All in all, Liverpool dominated this match with 57% possession and a total of 21 shots compared to Leicester’s seven, and they created more chances than the visitors even if they did waste all of them and needed a Leicester player to score two own-goals to win. But that statement also points to how lucky they were to get away with such inefficiency upfront, and apart from the appalling defending, it’s also something Klopp and his men will have to work on and quickly.
If it’s any consolation, Klopp does appear to be right when he says Nunez will eventually come good. It’s quite obvious that the Uruguayan striker just needs a bit of composure, to slow his mind down a little, and the goals are likely to start flowing for him.

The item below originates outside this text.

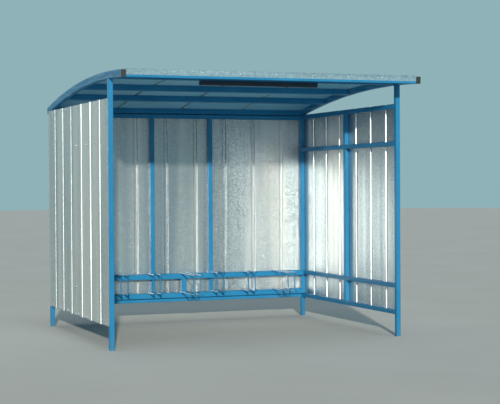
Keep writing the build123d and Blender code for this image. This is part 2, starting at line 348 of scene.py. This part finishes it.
def black_polyethylene():
    """Moulded polyethylene end caps: matt black, greyed a little by weather."""
    material, tree, place = new_material("black_polyethylene")
    bloom = add(tree, "TexNoise", {"Vector": place, "Scale": 40.0, "Detail": 4.0})["Fac"]
    tone = add(tree, "ValToRGB", {"Fac": bloom}, stops=[(0.3, "191B1B"), (0.7, "2B2E2D")])["Color"]
    # Moulded grain of about 0.5 mm, drawn at 1.5 mm
    grain = add(tree, "TexNoise", {"Vector": place, "Scale": 650.0})["Fac"]
    bump = add(tree, "Bump", {"Height": grain, "Strength": 0.2, "Distance": 0.0003})["Normal"]
    shader = add(
        tree, "BsdfPrincipled", {"Base Color": tone, "Roughness": 0.55, "Normal": bump}
    )["BSDF"]
    add(tree, "OutputMaterial", {"Surface": shader})
    return material


def dark_enamel():
    """Stove enamel on the lamp case: dark, under a painted blue cast that stands for reflected
    blue frame and bluish shade, with dust dulling its low gloss.
    """
    material, tree, place = new_material("dark_enamel_painted_blue")
    dust = add(tree, "TexNoise", {"Vector": place, "Scale": 18.0, "Detail": 5.0})["Fac"]
    # Both tones carry a painted blue cast: reflection of the blue frame and bluish shade
    tone = add(
        tree, "ValToRGB", {"Fac": dust}, stops=[(0.35, "082233"), (0.75, "10334C")]
    )["Color"]
    roughness = add(tree, "MapRange", {"Value": dust, "To Min": 0.35, "To Max": 0.6})["Result"]
    shader = add(tree, "BsdfPrincipled", {"Base Color": tone, "Roughness": roughness})["BSDF"]
    add(tree, "OutputMaterial", {"Surface": shader})
    return material


def zinc_plated_steel():
    """Bright zinc-plated fasteners: pale metal, duller in patches."""
    material, tree, place = new_material("zinc_plated_steel")
    patches = add(tree, "TexNoise", {"Vector": place, "Scale": 300.0, "Detail": 2.0})["Fac"]
    tone = add(
        tree, "ValToRGB", {"Fac": patches}, stops=[(0.3, "A9B0B3"), (0.7, "D5DADB")]
    )["Color"]
    roughness = add(tree, "MapRange", {"Value": patches, "To Min": 0.2, "To Max": 0.4})["Result"]
    shader = add(
        tree, "BsdfPrincipled", {"Base Color": tone, "Metallic": 1.0, "Roughness": roughness}
    )["BSDF"]
    add(tree, "OutputMaterial", {"Surface": shader})
    return material


def dress(names, material):
    """Gives CAD nodes their material, in every slot."""
    for name in names:
        piece = nodes[name]
        if not piece.material_slots:
            piece.data.materials.append(material)
        for slot in piece.material_slots:
            slot.material = material


def pick_faces(piece, test):
    """In edit mode, selects the faces whose middle and normal pass the test."""
    bpy.ops.mesh.select_mode(type="FACE")
    bpy.ops.mesh.select_all(action="DESELECT")
    shape = bmesh.from_edit_mesh(piece.data)
    for face in shape.faces:
        face.select_set(test(face.calc_center_median(), face.normal))
    bmesh.update_edit_mesh(piece.data)


def pick_edges(piece, test, narrowest=0.0):
    """In edit mode, selects the edges whose middle and fold angle pass the test.

    Edges of a face narrower than the narrowest width stay out, such as a sheet's cut edges.
    """
    bpy.ops.mesh.select_mode(type="EDGE")
    bpy.ops.mesh.select_all(action="DESELECT")
    shape = bmesh.from_edit_mesh(piece.data)
    for edge in shape.edges:
        ends = [vertex.co for vertex in edge.verts]
        # A long face's area is about half its perimeter times its width
        wide = all(
            2 * face.calc_area() >= narrowest * face.calc_perimeter() for face in edge.link_faces
        )
        edge.select_set(wide and test((ends[0] + ends[1]) / 2, edge.calc_face_angle(0.0)))
    bmesh.update_edit_mesh(piece.data)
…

With these three points, Liverpool are on a tally of 28, just two behind Tottenham Hotspur in fourth place and one off Manchester United in fifth, but these rivals are yet to play against Wolverhampton Wanderers and Aston Villa, respectively, this weekend.
As for Leicester, Rodgers will be anxious to get James Maddison back after the attacking midfielder, the Foxes’ brightest star this term, returned from Qatar with an injury. But he’ll also be wary of the fact that his team are now just four points above the relegation zone – not where they want to be so soon after winning the FA Cup and the Community Shield in 2021 and playing in Europe last season.
Neither side will have too much time to reflect on this game, with Liverpool facing Brentford away on Monday and Leicester welcoming Fulham at the King Power Stadium on Tuesday.